» WRITTEN TASK
Reproduce all of the data word for word.

============

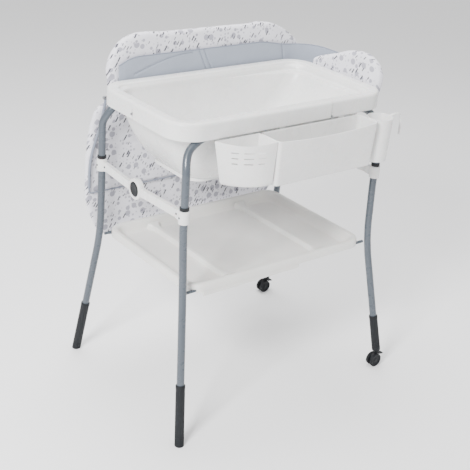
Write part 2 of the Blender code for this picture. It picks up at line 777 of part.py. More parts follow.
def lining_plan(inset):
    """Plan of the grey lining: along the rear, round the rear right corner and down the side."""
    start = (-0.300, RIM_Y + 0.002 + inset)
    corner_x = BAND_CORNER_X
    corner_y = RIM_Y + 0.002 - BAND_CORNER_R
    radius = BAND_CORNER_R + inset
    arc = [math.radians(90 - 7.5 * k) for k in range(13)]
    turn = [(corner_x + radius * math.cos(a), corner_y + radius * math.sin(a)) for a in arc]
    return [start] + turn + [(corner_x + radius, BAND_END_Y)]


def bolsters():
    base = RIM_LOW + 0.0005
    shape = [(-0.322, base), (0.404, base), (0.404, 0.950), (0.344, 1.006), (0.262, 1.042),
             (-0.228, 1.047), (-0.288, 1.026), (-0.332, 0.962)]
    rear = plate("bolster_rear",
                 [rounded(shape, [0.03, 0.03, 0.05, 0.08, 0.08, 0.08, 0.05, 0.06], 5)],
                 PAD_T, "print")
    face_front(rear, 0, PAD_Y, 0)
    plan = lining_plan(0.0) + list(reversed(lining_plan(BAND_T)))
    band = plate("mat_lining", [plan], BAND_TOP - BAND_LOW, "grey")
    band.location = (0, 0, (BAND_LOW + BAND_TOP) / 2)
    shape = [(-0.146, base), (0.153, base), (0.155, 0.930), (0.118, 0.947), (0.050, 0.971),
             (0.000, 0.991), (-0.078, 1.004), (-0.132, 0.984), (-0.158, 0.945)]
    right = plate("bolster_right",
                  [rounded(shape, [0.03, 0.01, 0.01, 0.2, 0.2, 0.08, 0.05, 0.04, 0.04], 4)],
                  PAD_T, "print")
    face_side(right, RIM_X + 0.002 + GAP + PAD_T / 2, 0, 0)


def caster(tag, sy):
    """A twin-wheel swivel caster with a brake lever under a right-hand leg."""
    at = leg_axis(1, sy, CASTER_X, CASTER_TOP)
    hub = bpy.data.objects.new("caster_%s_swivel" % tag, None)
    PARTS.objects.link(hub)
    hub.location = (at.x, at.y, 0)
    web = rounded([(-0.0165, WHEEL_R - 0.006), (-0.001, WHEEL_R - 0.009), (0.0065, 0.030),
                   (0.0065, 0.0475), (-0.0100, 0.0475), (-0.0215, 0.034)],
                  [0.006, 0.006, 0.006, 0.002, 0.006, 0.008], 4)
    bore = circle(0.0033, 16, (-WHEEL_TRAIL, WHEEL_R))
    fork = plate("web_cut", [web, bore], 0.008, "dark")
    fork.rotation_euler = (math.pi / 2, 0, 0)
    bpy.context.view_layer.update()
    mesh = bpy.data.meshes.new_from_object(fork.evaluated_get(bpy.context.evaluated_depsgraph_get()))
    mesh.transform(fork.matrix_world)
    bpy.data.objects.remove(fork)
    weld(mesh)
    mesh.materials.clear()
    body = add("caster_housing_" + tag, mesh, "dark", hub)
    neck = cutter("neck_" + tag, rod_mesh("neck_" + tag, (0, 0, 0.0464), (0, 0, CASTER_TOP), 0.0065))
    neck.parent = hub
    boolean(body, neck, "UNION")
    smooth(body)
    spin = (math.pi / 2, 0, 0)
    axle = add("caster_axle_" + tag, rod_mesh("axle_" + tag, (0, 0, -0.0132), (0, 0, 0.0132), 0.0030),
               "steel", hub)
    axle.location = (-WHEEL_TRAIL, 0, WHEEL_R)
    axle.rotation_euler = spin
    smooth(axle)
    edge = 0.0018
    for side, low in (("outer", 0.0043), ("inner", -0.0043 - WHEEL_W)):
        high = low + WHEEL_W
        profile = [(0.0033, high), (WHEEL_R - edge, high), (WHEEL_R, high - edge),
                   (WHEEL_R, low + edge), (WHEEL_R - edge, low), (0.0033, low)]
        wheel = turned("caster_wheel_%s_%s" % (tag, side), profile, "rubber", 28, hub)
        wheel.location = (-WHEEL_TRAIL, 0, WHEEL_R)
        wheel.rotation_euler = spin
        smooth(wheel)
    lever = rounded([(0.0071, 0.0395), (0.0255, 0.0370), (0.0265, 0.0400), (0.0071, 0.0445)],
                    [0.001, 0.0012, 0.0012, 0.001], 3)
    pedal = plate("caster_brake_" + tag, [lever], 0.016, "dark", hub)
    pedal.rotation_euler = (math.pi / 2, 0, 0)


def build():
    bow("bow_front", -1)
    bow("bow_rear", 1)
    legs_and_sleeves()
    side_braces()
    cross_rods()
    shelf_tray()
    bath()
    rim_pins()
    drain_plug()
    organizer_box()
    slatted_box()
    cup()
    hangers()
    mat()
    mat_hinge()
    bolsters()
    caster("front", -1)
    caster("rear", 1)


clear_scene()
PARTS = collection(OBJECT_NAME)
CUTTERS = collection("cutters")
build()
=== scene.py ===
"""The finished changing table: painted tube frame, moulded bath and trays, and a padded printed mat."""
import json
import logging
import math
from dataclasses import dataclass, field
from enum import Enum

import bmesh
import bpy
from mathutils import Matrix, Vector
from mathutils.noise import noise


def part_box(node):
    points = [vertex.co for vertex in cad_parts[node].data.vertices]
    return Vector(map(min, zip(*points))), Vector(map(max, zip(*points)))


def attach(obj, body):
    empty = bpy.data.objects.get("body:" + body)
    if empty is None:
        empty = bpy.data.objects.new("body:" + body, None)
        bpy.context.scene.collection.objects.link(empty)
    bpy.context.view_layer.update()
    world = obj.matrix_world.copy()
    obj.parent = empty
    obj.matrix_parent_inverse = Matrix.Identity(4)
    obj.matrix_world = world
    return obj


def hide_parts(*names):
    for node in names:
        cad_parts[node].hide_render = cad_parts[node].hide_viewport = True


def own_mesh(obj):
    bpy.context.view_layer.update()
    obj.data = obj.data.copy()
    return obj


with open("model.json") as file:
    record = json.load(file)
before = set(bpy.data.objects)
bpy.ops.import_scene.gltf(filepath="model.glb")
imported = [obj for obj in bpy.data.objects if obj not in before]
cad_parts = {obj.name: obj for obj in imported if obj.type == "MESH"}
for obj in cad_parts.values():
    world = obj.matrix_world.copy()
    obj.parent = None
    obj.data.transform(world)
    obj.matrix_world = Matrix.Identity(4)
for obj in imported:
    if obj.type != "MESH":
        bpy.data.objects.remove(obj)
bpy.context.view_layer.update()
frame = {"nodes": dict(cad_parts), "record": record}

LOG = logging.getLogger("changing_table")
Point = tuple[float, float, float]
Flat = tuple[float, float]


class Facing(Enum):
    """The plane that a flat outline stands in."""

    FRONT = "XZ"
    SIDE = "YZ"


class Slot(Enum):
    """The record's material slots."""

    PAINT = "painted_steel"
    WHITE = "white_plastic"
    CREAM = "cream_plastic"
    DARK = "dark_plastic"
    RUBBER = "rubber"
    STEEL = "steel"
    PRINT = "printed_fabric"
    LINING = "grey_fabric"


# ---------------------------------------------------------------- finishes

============

» COMPLETE OUTPUT
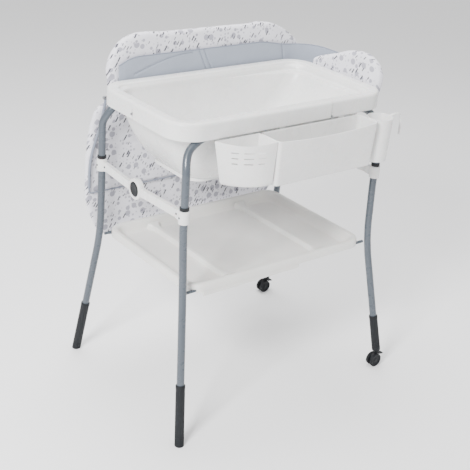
Write part 2 of the Blender code for this picture. It picks up at line 777 of part.py. More parts follow.
def lining_plan(inset):
    """Plan of the grey lining: along the rear, round the rear right corner and down the side."""
    start = (-0.300, RIM_Y + 0.002 + inset)
    corner_x = BAND_CORNER_X
    corner_y = RIM_Y + 0.002 - BAND_CORNER_R
    radius = BAND_CORNER_R + inset
    arc = [math.radians(90 - 7.5 * k) for k in range(13)]
    turn = [(corner_x + radius * math.cos(a), corner_y + radius * math.sin(a)) for a in arc]
    return [start] + turn + [(corner_x + radius, BAND_END_Y)]


def bolsters():
    base = RIM_LOW + 0.0005
    shape = [(-0.322, base), (0.404, base), (0.404, 0.950), (0.344, 1.006), (0.262, 1.042),
             (-0.228, 1.047), (-0.288, 1.026), (-0.332, 0.962)]
    rear = plate("bolster_rear",
                 [rounded(shape, [0.03, 0.03, 0.05, 0.08, 0.08, 0.08, 0.05, 0.06], 5)],
                 PAD_T, "print")
    face_front(rear, 0, PAD_Y, 0)
    plan = lining_plan(0.0) + list(reversed(lining_plan(BAND_T)))
    band = plate("mat_lining", [plan], BAND_TOP - BAND_LOW, "grey")
    band.location = (0, 0, (BAND_LOW + BAND_TOP) / 2)
    shape = [(-0.146, base), (0.153, base), (0.155, 0.930), (0.118, 0.947), (0.050, 0.971),
             (0.000, 0.991), (-0.078, 1.004), (-0.132, 0.984), (-0.158, 0.945)]
    right = plate("bolster_right",
                  [rounded(shape, [0.03, 0.01, 0.01, 0.2, 0.2, 0.08, 0.05, 0.04, 0.04], 4)],
                  PAD_T, "print")
    face_side(right, RIM_X + 0.002 + GAP + PAD_T / 2, 0, 0)


def caster(tag, sy):
    """A twin-wheel swivel caster with a brake lever under a right-hand leg."""
    at = leg_axis(1, sy, CASTER_X, CASTER_TOP)
    hub = bpy.data.objects.new("caster_%s_swivel" % tag, None)
    PARTS.objects.link(hub)
    hub.location = (at.x, at.y, 0)
    web = rounded([(-0.0165, WHEEL_R - 0.006), (-0.001, WHEEL_R - 0.009), (0.0065, 0.030),
                   (0.0065, 0.0475), (-0.0100, 0.0475), (-0.0215, 0.034)],
                  [0.006, 0.006, 0.006, 0.002, 0.006, 0.008], 4)
    bore = circle(0.0033, 16, (-WHEEL_TRAIL, WHEEL_R))
    fork = plate("web_cut", [web, bore], 0.008, "dark")
    fork.rotation_euler = (math.pi / 2, 0, 0)
    bpy.context.view_layer.update()
    mesh = bpy.data.meshes.new_from_object(fork.evaluated_get(bpy.context.evaluated_depsgraph_get()))
    mesh.transform(fork.matrix_world)
    bpy.data.objects.remove(fork)
    weld(mesh)
    mesh.materials.clear()
    body = add("caster_housing_" + tag, mesh, "dark", hub)
    neck = cutter("neck_" + tag, rod_mesh("neck_" + tag, (0, 0, 0.0464), (0, 0, CASTER_TOP), 0.0065))
    neck.parent = hub
    boolean(body, neck, "UNION")
    smooth(body)
    spin = (math.pi / 2, 0, 0)
    axle = add("caster_axle_" + tag, rod_mesh("axle_" + tag, (0, 0, -0.0132), (0, 0, 0.0132), 0.0030),
               "steel", hub)
    axle.location = (-WHEEL_TRAIL, 0, WHEEL_R)
    axle.rotation_euler = spin
    smooth(axle)
    edge = 0.0018
    for side, low in (("outer", 0.0043), ("inner", -0.0043 - WHEEL_W)):
        high = low + WHEEL_W
        profile = [(0.0033, high), (WHEEL_R - edge, high), (WHEEL_R, high - edge),
                   (WHEEL_R, low + edge), (WHEEL_R - edge, low), (0.0033, low)]
        wheel = turned("caster_wheel_%s_%s" % (tag, side), profile, "rubber", 28, hub)
        wheel.location = (-WHEEL_TRAIL, 0, WHEEL_R)
        wheel.rotation_euler = spin
        smooth(wheel)
    lever = rounded([(0.0071, 0.0395), (0.0255, 0.0370), (0.0265, 0.0400), (0.0071, 0.0445)],
                    [0.001, 0.0012, 0.0012, 0.001], 3)
    pedal = plate("caster_brake_" + tag, [lever], 0.016, "dark", hub)
    pedal.rotation_euler = (math.pi / 2, 0, 0)


def build():
    bow("bow_front", -1)
    bow("bow_rear", 1)
    legs_and_sleeves()
    side_braces()
    cross_rods()
    shelf_tray()
    bath()
    rim_pins()
    drain_plug()
    organizer_box()
    slatted_box()
    cup()
    hangers()
    mat()
    mat_hinge()
    bolsters()
    caster("front", -1)
    caster("rear", 1)


clear_scene()
PARTS = collection(OBJECT_NAME)
CUTTERS = collection("cutters")
build()
=== scene.py ===
"""The finished changing table: painted tube frame, moulded bath and trays, and a padded printed mat."""
import json
import logging
import math
from dataclasses import dataclass, field
from enum import Enum

import bmesh
import bpy
from mathutils import Matrix, Vector
from mathutils.noise import noise


def part_box(node):
    points = [vertex.co for vertex in cad_parts[node].data.vertices]
    return Vector(map(min, zip(*points))), Vector(map(max, zip(*points)))


def attach(obj, body):
    empty = bpy.data.objects.get("body:" + body)
    if empty is None:
        empty = bpy.data.objects.new("body:" + body, None)
        bpy.context.scene.collection.objects.link(empty)
    bpy.context.view_layer.update()
    world = obj.matrix_world.copy()
    obj.parent = empty
    obj.matrix_parent_inverse = Matrix.Identity(4)
    obj.matrix_world = world
    return obj


def hide_parts(*names):
    for node in names:
        cad_parts[node].hide_render = cad_parts[node].hide_viewport = True


def own_mesh(obj):
    bpy.context.view_layer.update()
    obj.data = obj.data.copy()
    return obj


with open("model.json") as file:
    record = json.load(file)
before = set(bpy.data.objects)
bpy.ops.import_scene.gltf(filepath="model.glb")
imported = [obj for obj in bpy.data.objects if obj not in before]
cad_parts = {obj.name: obj for obj in imported if obj.type == "MESH"}
for obj in cad_parts.values():
    world = obj.matrix_world.copy()
    obj.parent = None
    obj.data.transform(world)
    obj.matrix_world = Matrix.Identity(4)
for obj in imported:
    if obj.type != "MESH":
        bpy.data.objects.remove(obj)
bpy.context.view_layer.update()
frame = {"nodes": dict(cad_parts), "record": record}

LOG = logging.getLogger("changing_table")
Point = tuple[float, float, float]
Flat = tuple[float, float]


class Facing(Enum):
    """The plane that a flat outline stands in."""

    FRONT = "XZ"
    SIDE = "YZ"


class Slot(Enum):
    """The record's material slots."""

    PAINT = "painted_steel"
    WHITE = "white_plastic"
    CREAM = "cream_plastic"
    DARK = "dark_plastic"
    RUBBER = "rubber"
    STEEL = "steel"
    PRINT = "printed_fabric"
    LINING = "grey_fabric"


# ---------------------------------------------------------------- finishes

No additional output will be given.